An “expert” is saying this morning that the high price for gasoline is being prompted by a low supply. Well that’s a new one! Until I read this particular article, everything else I’ve read has lead me to believe that we have one of the biggest reserves in the world. We also have one of the highest pump prices in the world for a country that produces oil. And the blame falls squarely on speculators.

In other words, we are paying for worry-warts who are guessing what might happen and putting their grubby hands in our wallets – just in case.

The revealing portion of this new analysis as pure bullshit is in the acknowledgement that last week’s steep drop in the price of crude wasn’t reflected at the pumps. A CIBC analyst says that’s because retailers expected the price to inch up again so they didn’t adjust their prices. Speculation.

A widely distributed email campaign this month encouraged drivers to avoid Petro-Canada and Esso for May, and send the message that we have the power. We have an independent retailer in the plaza next door and tend to fill up there, for convenience if nothing else, so we’re on board with the campaign. But is anybody else? The attitude that, “we’re helpless” is exactly what’s draining our bank accounts just to get to work and back each day.
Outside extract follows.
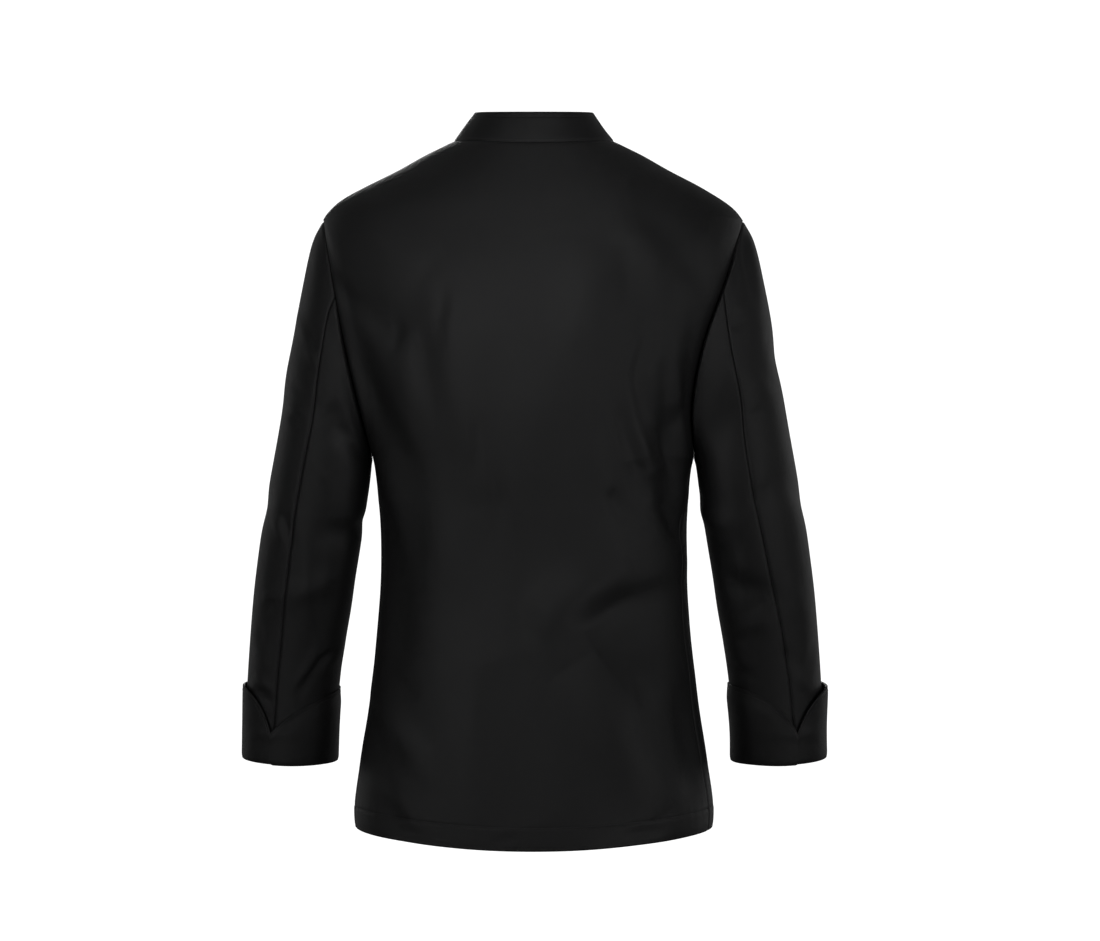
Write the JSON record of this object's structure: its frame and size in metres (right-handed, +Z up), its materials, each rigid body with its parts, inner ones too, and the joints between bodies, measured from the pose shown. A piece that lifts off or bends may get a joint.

3 thoughts on “A Pain the Gas”

  1. Although speculation definitely is an underlying contributor to the volatility in oil prices, there is some justification for speculation for those companies who are significant users of the by products such as airlines.

    However, there is a bottleneck in the production pipe line from the point it is retrieved until it reaches the consumer and that is in the area of refiners. New refining capacity hasn’t been built in over 30 years in North America and yet consumption has significantly increased during the same period. If Canadian consumers want governments to do something about the price of gas, they need to encourage them to sanction and approve the building of more refineries, but then no one wants them built in there back yards and there’s the catch.

  2. A friend of mine traveled through Venezuela on his motorcycle about 2 weeks ago. He said to fill his bike from empty cost around 28 cents US! He said that a couple times as he was walking to pay he was waved off by the employee inside as if to say “ah, don’t worry about it”. Apparently it’s quite common when there are 3 or 4 vehicles being filled at the same time for one of the customers to pay for the others’ gas without even knowing them! Just imagine!!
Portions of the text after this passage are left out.